>> BEGIN Supplied data
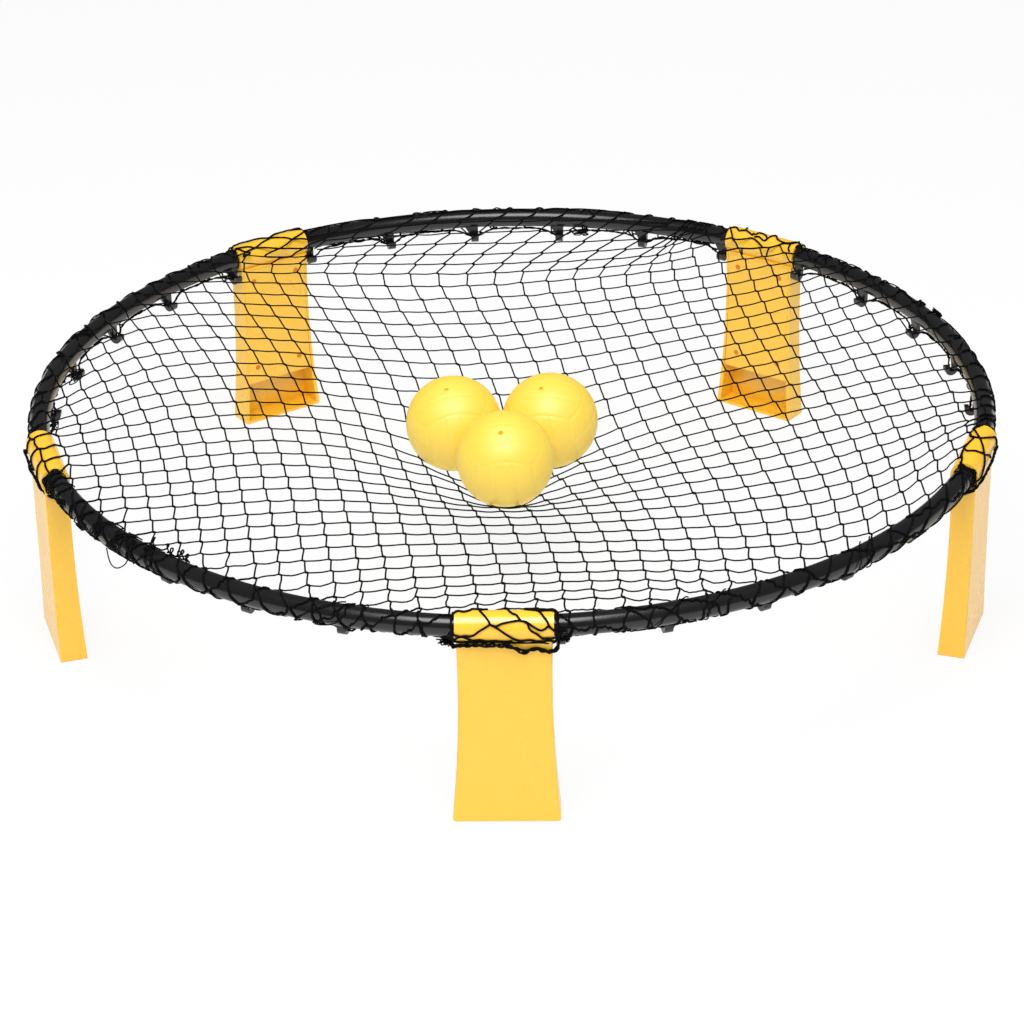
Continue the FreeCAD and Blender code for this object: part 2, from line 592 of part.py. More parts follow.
def make_ball(name, place, valve_way):
    """A hollow ball and its valve, where it lies in the net."""
    turn = f"({place} + sizes.balls_turn)"
    where = {"Base_x": f"(sizes.balls_x + {CLUSTER} * cos({turn}))",
             "Base_y": f"(sizes.balls_y + {CLUSTER} * sin({turn}))",
             "Base_z": "sizes.ball_height"}
    outer = doc.addObject("Part::Sphere", f"{name}_outer")
    bind(outer, Radius="(sizes.ball_size / 2)", **where)
    inner = doc.addObject("Part::Sphere", f"{name}_inner")
    bind(inner, Radius="(sizes.ball_size / 2 - sizes.ball_wall)", **where)
    bore = doc.addObject("Part::Cylinder", f"{name}_bore")
    bore.Placement = Placement(Vector(0, 0, 0), Rotation(Vector(0, 0, 1), valve_way))
    bind(bore, Radius="(sizes.valve_size / 2)", Height="sizes.ball_size", **where)
    shell = add_cut(f"{name}_shell", outer, inner)
    ball = add_cut(name, shell, bore)
    ball.Label = name

    plug = doc.addObject("Part::Cylinder", f"{name}_plug")
    plug.Placement = bore.Placement
    bind(plug, Radius="(sizes.valve_size / 2)", Height="(sizes.ball_size / 2)", **where)
    hollow = doc.addObject("Part::Sphere", f"{name}_hollow")
    bind(hollow, Radius="(sizes.ball_size / 2 - 1.5 * sizes.ball_wall)", **where)
    skin = doc.addObject("Part::Sphere", f"{name}_skin")
    bind(skin, Radius="(sizes.ball_size / 2)", **where)
    valve = doc.addObject("Part::Common", f"{name}_valve_blank")
    valve.Base, valve.Tool = plug, skin
    doc.recompute()
    valve = add_cut(name.replace("ball", "valve"), valve, hollow)
    valve.Label = valve.Name
    return [ball, valve]


def make_all():
    """Every sub-part, in the order that the set is put together."""
    parts = []
    for number in range(LEGS):
        joint = FRONT + STEP * number
        parts.append(make_rim_tube(f"rim_tube_{number + 1}", joint))
        parts.append(make_rim_plug(f"rim_plug_{number + 1}", joint))
        parts.append(make_leg_shell(f"leg_shell_{number + 1}", joint))
        parts.append(make_leg_panel(f"leg_panel_{number + 1}", joint))
        parts.append(make_leg_screws(f"leg_screws_{number + 1}", joint))
    parts += [make_net_border("net_border"), make_net("net")]
    for place, turn, valve_way in BALLS:
        parts += make_ball(f"ball_{place}", turn, valve_way)
    return parts


def check_and_write(parts):
    """Refuse a failed feature or a bad solid, then write each sub-part to its own file."""
    doc.recompute()
    for thing in doc.Objects:
        if "Invalid" in thing.State or "Error" in thing.State:
            raise RuntimeError(f"{thing.Name} failed: {thing.getStatusString()}")
    for part in parts:
        if part.Shape.isNull() or not part.Shape.isValid() or not part.Shape.Solids:
            raise RuntimeError(f"{part.Label} has no good solid")
    os.makedirs("parts", exist_ok=True)
    for part in parts:
        part.Shape.exportStep(f"parts/{part.Label}.step")
        box = part.Shape.BoundBox
        print(f"{part.Label}: {len(part.Shape.Solids)} solid, {part.Shape.Volume / 1000:.1f} cm3, "
              f"x {box.XMin:.1f} {box.XMax:.1f}, y {box.YMin:.1f} {box.YMax:.1f}, "
              f"z {box.ZMin:.1f} {box.ZMax:.1f}")


check_and_write(make_all())
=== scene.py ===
import bisect
import math
import random

import bmesh
import bpy
from mathutils import Matrix, Vector


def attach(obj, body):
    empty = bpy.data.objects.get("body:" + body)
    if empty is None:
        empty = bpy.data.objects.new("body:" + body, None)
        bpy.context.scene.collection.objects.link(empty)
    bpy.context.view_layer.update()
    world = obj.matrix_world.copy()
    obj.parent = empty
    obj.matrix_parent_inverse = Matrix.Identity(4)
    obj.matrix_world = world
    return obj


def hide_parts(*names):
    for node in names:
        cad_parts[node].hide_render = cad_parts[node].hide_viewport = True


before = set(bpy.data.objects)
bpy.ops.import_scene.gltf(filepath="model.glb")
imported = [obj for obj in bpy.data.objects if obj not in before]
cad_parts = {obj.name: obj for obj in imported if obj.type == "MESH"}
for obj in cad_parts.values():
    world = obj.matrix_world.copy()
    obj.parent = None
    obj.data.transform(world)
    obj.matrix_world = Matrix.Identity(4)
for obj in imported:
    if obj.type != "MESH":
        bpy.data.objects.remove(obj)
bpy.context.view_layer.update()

mm = 0.001
tau = 2 * math.pi


# one socket of a node tree: expressions on it add Math nodes, add() puts in any other node
class Wire:
    def __init__(self, tree, socket=None):
        self.tree, self.socket = tree, socket

    def add(self, kind, settings=None, values=None, out=0):
        node = self.tree.nodes.new(kind)
        for name, setting in (settings or {}).items():
            if name == "stops":
                ramp = node.color_ramp.elements
                while len(ramp) < len(setting):
                    ramp.new(1)
                for stop, (place, colour) in zip(ramp, setting):
                    stop.position, stop.color = place, (*colour, 1)
            else:
                setattr(node, name, setting)
        for name, value in (values or {}).items():
            if isinstance(value, Wire):
                self.tree.links.new(value.socket, node.inputs[name])
            else:
                node.inputs[name].default_value = value
        return Wire(self.tree, node.outputs[out] if len(node.outputs) else None)

    def maths(self, operation, *others):
        return self.add("ShaderNodeMath", {"operation": operation}, dict(enumerate(others)))

    def __add__(self, other): return self.maths("ADD", self, other)
    def __radd__(self, other): return self.maths("ADD", other, self)
    def __sub__(self, other): return self.maths("SUBTRACT", self, other)
    def __rsub__(self, other): return self.maths("SUBTRACT", other, self)
    def __mul__(self, other): return self.maths("MULTIPLY", self, other)
    def __rmul__(self, other): return self.maths("MULTIPLY", other, self)
    def __truediv__(self, other): return self.maths("DIVIDE", self, other)

    def noise(self, where, scale, detail=2.0, roughness=0.5):
        return self.add("ShaderNodeTexNoise", None,
                        {"Vector": where, "Scale": scale, "Detail": detail, "Roughness": roughness})

    def blend(self, factor, first, second):
        return self.add("ShaderNodeMix", {"data_type": "RGBA"},
                        {0: factor, 6: (*first, 1), 7: (*second, 1)}, out=2)

    def bump(self, height, strength, distance):
        return self.add("ShaderNodeBump", None,
                        {"Height": height, "Strength": strength, "Distance": distance})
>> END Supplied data
## Given exercise
Exactly reproduce the material above.

## Reply to the task
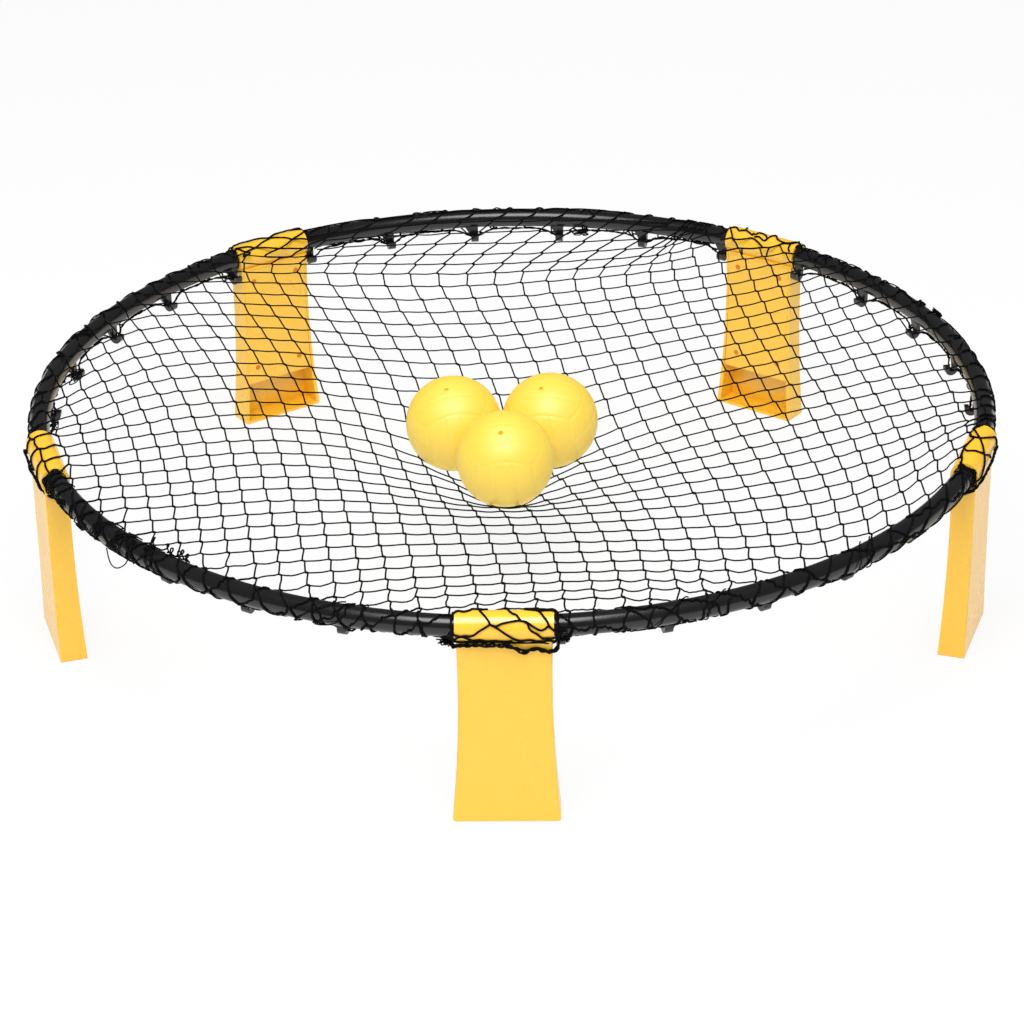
Continue the FreeCAD and Blender code for this object: part 2, from line 592 of part.py. More parts follow.
def make_ball(name, place, valve_way):
    """A hollow ball and its valve, where it lies in the net."""
    turn = f"({place} + sizes.balls_turn)"
    where = {"Base_x": f"(sizes.balls_x + {CLUSTER} * cos({turn}))",
             "Base_y": f"(sizes.balls_y + {CLUSTER} * sin({turn}))",
             "Base_z": "sizes.ball_height"}
    outer = doc.addObject("Part::Sphere", f"{name}_outer")
    bind(outer, Radius="(sizes.ball_size / 2)", **where)
    inner = doc.addObject("Part::Sphere", f"{name}_inner")
    bind(inner, Radius="(sizes.ball_size / 2 - sizes.ball_wall)", **where)
    bore = doc.addObject("Part::Cylinder", f"{name}_bore")
    bore.Placement = Placement(Vector(0, 0, 0), Rotation(Vector(0, 0, 1), valve_way))
    bind(bore, Radius="(sizes.valve_size / 2)", Height="sizes.ball_size", **where)
    shell = add_cut(f"{name}_shell", outer, inner)
    ball = add_cut(name, shell, bore)
    ball.Label = name

    plug = doc.addObject("Part::Cylinder", f"{name}_plug")
    plug.Placement = bore.Placement
    bind(plug, Radius="(sizes.valve_size / 2)", Height="(sizes.ball_size / 2)", **where)
    hollow = doc.addObject("Part::Sphere", f"{name}_hollow")
    bind(hollow, Radius="(sizes.ball_size / 2 - 1.5 * sizes.ball_wall)", **where)
    skin = doc.addObject("Part::Sphere", f"{name}_skin")
    bind(skin, Radius="(sizes.ball_size / 2)", **where)
    valve = doc.addObject("Part::Common", f"{name}_valve_blank")
    valve.Base, valve.Tool = plug, skin
    doc.recompute()
    valve = add_cut(name.replace("ball", "valve"), valve, hollow)
    valve.Label = valve.Name
    return [ball, valve]


def make_all():
    """Every sub-part, in the order that the set is put together."""
    parts = []
    for number in range(LEGS):
        joint = FRONT + STEP * number
        parts.append(make_rim_tube(f"rim_tube_{number + 1}", joint))
        parts.append(make_rim_plug(f"rim_plug_{number + 1}", joint))
        parts.append(make_leg_shell(f"leg_shell_{number + 1}", joint))
        parts.append(make_leg_panel(f"leg_panel_{number + 1}", joint))
        parts.append(make_leg_screws(f"leg_screws_{number + 1}", joint))
    parts += [make_net_border("net_border"), make_net("net")]
    for place, turn, valve_way in BALLS:
        parts += make_ball(f"ball_{place}", turn, valve_way)
    return parts


def check_and_write(parts):
    """Refuse a failed feature or a bad solid, then write each sub-part to its own file."""
    doc.recompute()
    for thing in doc.Objects:
        if "Invalid" in thing.State or "Error" in thing.State:
            raise RuntimeError(f"{thing.Name} failed: {thing.getStatusString()}")
    for part in parts:
        if part.Shape.isNull() or not part.Shape.isValid() or not part.Shape.Solids:
            raise RuntimeError(f"{part.Label} has no good solid")
    os.makedirs("parts", exist_ok=True)
    for part in parts:
        part.Shape.exportStep(f"parts/{part.Label}.step")
        box = part.Shape.BoundBox
        print(f"{part.Label}: {len(part.Shape.Solids)} solid, {part.Shape.Volume / 1000:.1f} cm3, "
              f"x {box.XMin:.1f} {box.XMax:.1f}, y {box.YMin:.1f} {box.YMax:.1f}, "
              f"z {box.ZMin:.1f} {box.ZMax:.1f}")


check_and_write(make_all())
=== scene.py ===
import bisect
import math
import random

import bmesh
import bpy
from mathutils import Matrix, Vector


def attach(obj, body):
    empty = bpy.data.objects.get("body:" + body)
    if empty is None:
        empty = bpy.data.objects.new("body:" + body, None)
        bpy.context.scene.collection.objects.link(empty)
    bpy.context.view_layer.update()
    world = obj.matrix_world.copy()
    obj.parent = empty
    obj.matrix_parent_inverse = Matrix.Identity(4)
    obj.matrix_world = world
    return obj


def hide_parts(*names):
    for node in names:
        cad_parts[node].hide_render = cad_parts[node].hide_viewport = True


before = set(bpy.data.objects)
bpy.ops.import_scene.gltf(filepath="model.glb")
imported = [obj for obj in bpy.data.objects if obj not in before]
cad_parts = {obj.name: obj for obj in imported if obj.type == "MESH"}
for obj in cad_parts.values():
    world = obj.matrix_world.copy()
    obj.parent = None
    obj.data.transform(world)
    obj.matrix_world = Matrix.Identity(4)
for obj in imported:
    if obj.type != "MESH":
        bpy.data.objects.remove(obj)
bpy.context.view_layer.update()

mm = 0.001
tau = 2 * math.pi


# one socket of a node tree: expressions on it add Math nodes, add() puts in any other node
class Wire:
    def __init__(self, tree, socket=None):
        self.tree, self.socket = tree, socket

    def add(self, kind, settings=None, values=None, out=0):
        node = self.tree.nodes.new(kind)
        for name, setting in (settings or {}).items():
            if name == "stops":
                ramp = node.color_ramp.elements
                while len(ramp) < len(setting):
                    ramp.new(1)
                for stop, (place, colour) in zip(ramp, setting):
                    stop.position, stop.color = place, (*colour, 1)
            else:
                setattr(node, name, setting)
        for name, value in (values or {}).items():
            if isinstance(value, Wire):
                self.tree.links.new(value.socket, node.inputs[name])
            else:
                node.inputs[name].default_value = value
        return Wire(self.tree, node.outputs[out] if len(node.outputs) else None)

    def maths(self, operation, *others):
        return self.add("ShaderNodeMath", {"operation": operation}, dict(enumerate(others)))

    def __add__(self, other): return self.maths("ADD", self, other)
    def __radd__(self, other): return self.maths("ADD", other, self)
    def __sub__(self, other): return self.maths("SUBTRACT", self, other)
    def __rsub__(self, other): return self.maths("SUBTRACT", other, self)
    def __mul__(self, other): return self.maths("MULTIPLY", self, other)
    def __rmul__(self, other): return self.maths("MULTIPLY", other, self)
    def __truediv__(self, other): return self.maths("DIVIDE", self, other)

    def noise(self, where, scale, detail=2.0, roughness=0.5):
        return self.add("ShaderNodeTexNoise", None,
                        {"Vector": where, "Scale": scale, "Detail": detail, "Roughness": roughness})

    def blend(self, factor, first, second):
        return self.add("ShaderNodeMix", {"data_type": "RGBA"},
                        {0: factor, 6: (*first, 1), 7: (*second, 1)}, out=2)

    def bump(self, height, strength, distance):
        return self.add("ShaderNodeBump", None,
                        {"Height": height, "Strength": strength, "Distance": distance})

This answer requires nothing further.